An OECD study found that marriage rates declined by an average of 20% across 32 OECD countries in 2020. For dating singles in India, a 2023 Bumble survey found that about 60% of single Indians view ethical non-monogamy (including open relationships and polygamy) as the way of the future. At the heart of the shift away from traditional relationship structures has been female agency—financial, emotional and sexual. And with their powers combined emerges the Captain Planet of relationship trends for 2025: solo polyamory.
A solo polyamorist, by the simplest definition, is someone who has multiple intimate relationships with people, but with an independent lifestyle. They essentially do not live with partners, share finances or have a desire to reach the traditional relationship milestones that make their lives more enmeshed with their partners’. It can be a permanent or temporary lifestyle choice, but when you’re in (regardless of how many partners you have), you are, at your core, ‘independent’.
It took some degree of trial and error for Poorna T, 37 and divorced, to find her way to solo polyamory.
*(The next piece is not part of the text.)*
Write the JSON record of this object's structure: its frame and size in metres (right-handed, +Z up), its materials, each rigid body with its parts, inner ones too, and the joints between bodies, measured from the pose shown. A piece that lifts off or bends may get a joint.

She married her high school sweetheart when she was 23, and after nine years of growing discomfort in monogamy, she realised she wanted out. “I like having my own life and I always felt it had to be one or the other—be single or be in a ‘serious’ relationship,” she says. Poorna didn’t even realise she was a solo polyamorist until a friend in an open marriage pointed it out. “She said it so casually one day over brunch, back in 2021, when I mentioned feeling guilty about dating two people. Monogamy was so deeply programmed in me that I hadn’t even considered the idea that multiple relationships could work in a healthy way.” Four years later, with two partners in her city and one long distance, Poorna has managed to carve out emotional fulfilment as well as her own space.
Amira G, 26, is new at this. Both polyamory and solo polyamory are fairly nascent concepts in her life but she finds herself taking to them. “My friends have always called me a serial monogamist because, until last year, I hadn’t been single since I was 15.” But after her last relationship ended (“on good terms”, she hastily adds, lest we think of this as a recoil reaction), she decided to explore other structures. “I currently have just one primary partner and I’m casually dating. But wherever this relationship or any new ones that form go, I like the independence of this structure.” Her life is busy with work, friends, boxing training thrice a week and her cat Bingus. “I tend to lose myself in my relationships. This has helped that not happen.”